O dinheiro que devíamos discutir
Dia 7 de junho vai finalmente saber-se qual é a proposta da Comissão Europeia para o programa que vai suceder ao Horizonte 2020 – o Horizonte Europa –, o programa europeu que financia investigação e inovação. Por Bruxelas e pelas capitais europeias circulam várias versões e para já sabem-se algumas coisas, a mais importante de todas que o orçamento (se aprovado) vai passar dos atuais 77 mil milhões para cerca de 97 mil milhões de euros. Mas isso não é, mesmo nada, tudo.
Quem tenha ouvido o comissário Moedas nos últimos tempos antecipa algumas das ideias que lá estarão (a começar pela maior visibilidade ao que é financiado pela Europa ou em pôr objetivos claros nos programas – como acabar com os plásticos nos oceanos em 12 anos), o que é, ainda assim, apenas uma parte da história. A proposta que a Comissão vai publicar, e que teve já o contributo de várias conversas e reuniões com a indústria e a ciência, vai depois ter de ser aprovada pelos governos nacionais e pelo Parlamento Europeu. Só então será lei.

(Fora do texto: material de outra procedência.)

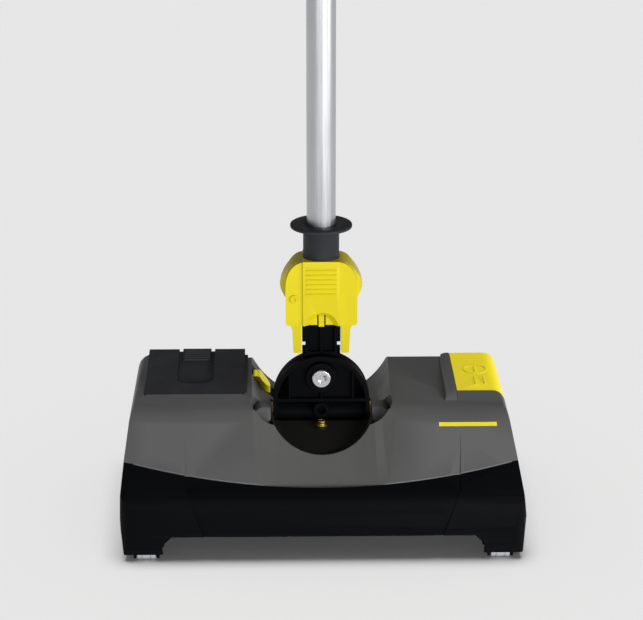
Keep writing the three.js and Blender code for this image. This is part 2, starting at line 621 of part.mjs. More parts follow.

Desde que este processo começou, e sobretudo nesta reta final, os vários e legítimos grupos de interesse de diferentes setores, temas ou nacionalidades têm-se empenhado em fazer chegar à Comissão e aos seus governos notícia do que mais lhes interessa, preocupa ou entusiasma. Todos? Uns mais do que outros, certamente. Alguns quase nada, infelizmente. E Portugal, o que quer? Mais combinação de subsídios com financiamento privado? Menos ou mais indústria? Maior papel para a inovação incremental, ou apostar quase tudo na inovação disruptiva? Precisamos de parcerias fora da Europa com países industrializados, ou nem por isso?
Claro que o governo, e quem o aconselha, terá as suas ideias sobre o assunto. Mas a resposta à pergunta não pode ser só essa. A maneira como vai ser distribuído este orçamento reforçado não é neutra. E ainda que o Ministério da Ciência, Tecnologia e Ensino Superior tenha as suas posições, convinha que a investigação e a indústria portuguesas também tivessem. Não se trata aqui de ter opiniões genéricas sobre como pode ser bonito o futuro da investigação e inovação, ou de como é importante que haja mais dinheiro e parcerias entre universidades e empresas. A quem quer influenciar alguma coisa exige-se um pouco mais do que isso. Exigem-se prioridades, propostas e estratégias para fazê-las passar.
O retalho, que em tempos foi um parente pobre destes financiamen- tos, tem uma opinião? Na nossa mítica aposta no mar e nas indústrias marítimas, sabem como é que lhes seria mais útil que o programa fosse? A indústria farmacêutica tem opinião nacional? E na mobilidade, elétrica ou não, em que temos tantos atores, há um pensamento comum?
Ter um português comissário europeu da Investigação e Inovação não serve para Portugal sacar mais dinheiro dos fundos europeus. Além de tudo o mais, isso nem depende do comissário. Mas serve, e serviu, para que esse financiamento fosse mais visível em Portugal, que os portugueses participassem mais (o que aconteceu) e, agora sim, para que fosse mais natural aos portugueses participar na discussão fundamental sobre como vai ser usado o dinheiro no futuro. Se o fazemos ou não, depende de nós. Mas suspeito que estamos distraídos com coisas muito mais importantes.